The theme of reconciliation—of the need for charity toward oneself as well as toward others—is merely one of the many themes explored in The Company of Women. The role of women in relation to male authority and to the Church, the rhythms of submission and rebellion, the perception of human love as a form of entrapment, the conflicting needs for shelter and escape—such are some of the preoccupations of this most thoughtful of recent novels. This thematic abundance is more successfully realized in short episodes and ruminations than dramatized in the compelling sweep of a major action. Mary Gordon is a reflective, even meditative novelist, and the effective sustaining of a plot is not among her strengths, either here or in Final Payments. There were times when I felt that the themes had escaped the narrative frame designed to contain them and scattered in several directions at once.

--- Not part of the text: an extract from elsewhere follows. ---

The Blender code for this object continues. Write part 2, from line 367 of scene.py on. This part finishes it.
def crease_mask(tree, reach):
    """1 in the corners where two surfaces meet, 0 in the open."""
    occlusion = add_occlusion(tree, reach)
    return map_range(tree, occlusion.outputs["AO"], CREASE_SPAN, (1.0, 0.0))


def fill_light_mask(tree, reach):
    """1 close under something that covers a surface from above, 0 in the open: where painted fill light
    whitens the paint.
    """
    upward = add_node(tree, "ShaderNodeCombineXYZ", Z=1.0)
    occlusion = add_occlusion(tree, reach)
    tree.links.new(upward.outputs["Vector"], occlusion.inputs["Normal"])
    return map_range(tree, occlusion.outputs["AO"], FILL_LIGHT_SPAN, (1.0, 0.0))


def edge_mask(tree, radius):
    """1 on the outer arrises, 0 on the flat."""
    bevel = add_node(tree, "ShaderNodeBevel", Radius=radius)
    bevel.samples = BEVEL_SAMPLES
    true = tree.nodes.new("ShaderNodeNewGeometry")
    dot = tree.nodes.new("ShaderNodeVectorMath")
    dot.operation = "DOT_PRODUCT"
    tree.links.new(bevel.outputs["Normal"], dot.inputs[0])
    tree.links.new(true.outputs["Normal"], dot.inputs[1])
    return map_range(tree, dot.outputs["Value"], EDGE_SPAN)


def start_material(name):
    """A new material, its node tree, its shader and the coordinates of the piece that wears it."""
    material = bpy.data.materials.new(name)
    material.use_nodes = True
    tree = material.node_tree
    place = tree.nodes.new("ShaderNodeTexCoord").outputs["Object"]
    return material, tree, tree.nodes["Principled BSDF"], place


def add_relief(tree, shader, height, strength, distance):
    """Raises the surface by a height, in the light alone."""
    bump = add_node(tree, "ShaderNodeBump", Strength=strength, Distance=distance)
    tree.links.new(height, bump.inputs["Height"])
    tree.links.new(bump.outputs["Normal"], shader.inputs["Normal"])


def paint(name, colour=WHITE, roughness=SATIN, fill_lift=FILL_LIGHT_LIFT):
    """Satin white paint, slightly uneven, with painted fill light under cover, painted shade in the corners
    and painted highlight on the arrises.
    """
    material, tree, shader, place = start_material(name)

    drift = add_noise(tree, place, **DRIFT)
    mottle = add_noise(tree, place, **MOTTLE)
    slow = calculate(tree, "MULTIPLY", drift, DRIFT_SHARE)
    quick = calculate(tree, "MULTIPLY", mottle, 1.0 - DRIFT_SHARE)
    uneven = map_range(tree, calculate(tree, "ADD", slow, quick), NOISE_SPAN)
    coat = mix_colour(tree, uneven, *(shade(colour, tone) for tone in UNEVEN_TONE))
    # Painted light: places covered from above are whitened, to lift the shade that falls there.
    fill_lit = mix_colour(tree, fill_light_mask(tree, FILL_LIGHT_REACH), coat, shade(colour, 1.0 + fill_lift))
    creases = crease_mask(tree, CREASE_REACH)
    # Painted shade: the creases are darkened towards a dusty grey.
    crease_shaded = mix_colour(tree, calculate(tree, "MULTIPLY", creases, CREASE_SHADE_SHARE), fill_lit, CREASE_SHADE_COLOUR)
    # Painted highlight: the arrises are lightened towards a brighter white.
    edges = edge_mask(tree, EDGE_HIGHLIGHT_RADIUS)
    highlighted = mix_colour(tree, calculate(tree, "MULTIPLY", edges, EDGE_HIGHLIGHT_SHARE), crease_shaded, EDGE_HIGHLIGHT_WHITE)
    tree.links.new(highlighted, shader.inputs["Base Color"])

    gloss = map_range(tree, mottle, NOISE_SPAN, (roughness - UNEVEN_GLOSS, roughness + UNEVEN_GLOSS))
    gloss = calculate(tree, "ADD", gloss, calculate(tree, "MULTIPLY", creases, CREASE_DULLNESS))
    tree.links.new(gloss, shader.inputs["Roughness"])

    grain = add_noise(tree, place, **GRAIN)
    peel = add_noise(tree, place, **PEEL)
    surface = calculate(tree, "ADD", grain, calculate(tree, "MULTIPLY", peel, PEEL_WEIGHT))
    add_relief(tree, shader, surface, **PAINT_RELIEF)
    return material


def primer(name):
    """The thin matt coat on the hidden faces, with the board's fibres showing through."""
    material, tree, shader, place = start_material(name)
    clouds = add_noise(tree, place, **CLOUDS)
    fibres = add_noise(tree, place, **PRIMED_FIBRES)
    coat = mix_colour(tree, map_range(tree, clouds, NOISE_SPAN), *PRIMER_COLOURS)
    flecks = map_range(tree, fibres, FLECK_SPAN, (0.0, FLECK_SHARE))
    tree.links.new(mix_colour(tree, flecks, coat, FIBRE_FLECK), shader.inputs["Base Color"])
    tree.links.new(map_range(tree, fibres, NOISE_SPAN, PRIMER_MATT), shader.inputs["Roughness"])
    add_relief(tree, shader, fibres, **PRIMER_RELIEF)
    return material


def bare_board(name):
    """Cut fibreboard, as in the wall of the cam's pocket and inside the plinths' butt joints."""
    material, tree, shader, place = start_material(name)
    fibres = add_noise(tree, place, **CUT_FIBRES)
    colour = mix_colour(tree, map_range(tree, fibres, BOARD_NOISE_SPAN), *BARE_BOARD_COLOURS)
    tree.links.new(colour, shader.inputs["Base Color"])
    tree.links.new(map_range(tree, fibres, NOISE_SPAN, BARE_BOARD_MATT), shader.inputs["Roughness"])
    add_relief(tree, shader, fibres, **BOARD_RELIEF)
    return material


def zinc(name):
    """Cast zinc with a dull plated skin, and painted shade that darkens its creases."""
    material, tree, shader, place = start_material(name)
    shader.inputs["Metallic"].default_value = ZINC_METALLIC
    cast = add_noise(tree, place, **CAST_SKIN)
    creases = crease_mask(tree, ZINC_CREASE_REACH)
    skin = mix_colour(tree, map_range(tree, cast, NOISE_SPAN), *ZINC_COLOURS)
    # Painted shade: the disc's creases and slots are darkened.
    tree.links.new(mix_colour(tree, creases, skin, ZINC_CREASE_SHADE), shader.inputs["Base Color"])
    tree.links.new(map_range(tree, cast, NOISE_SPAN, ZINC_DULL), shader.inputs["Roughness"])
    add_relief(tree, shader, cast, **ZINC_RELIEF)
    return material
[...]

The Company of Woman, with its extraordinary marshalling of forces in the opening section, promises more than it is ever able to deliver. Yet there is so much in this novel to admire and enjoy, to make the reading of it memorable. I will conclude with one striking example of Mary Gordon’s artistry: her remarkable tact in handling the psychological alignments of the novel without so much as a Freudian nudge in the reader’s ribs. She feels no compulsion to comment on or to underscore in any way what can be seen as Felicitas’s quest for a father-surrogate or the veiled eroticism in the relationship between Father Cyprian and his flock. The veiling is thick indeed. Father Cyprian examines his spiritual state with great scrupulosity and precision and with never a consciously sexual thought; even his covert misogyny and his longing for an impassioned male friendship (such as he once enjoyed with Charlotte’s long-dead husband) are given an entirely religious coloration. His tools are those of Catholic introspection, tools handed down from one priestly generation to the next. And not one of the older women voices the slightest concern or regret over the absence of sexual contact in their lives; better off without it, they would say. It is left for us to meditate, if we choose, upon the odd twists and turnings of sublimation.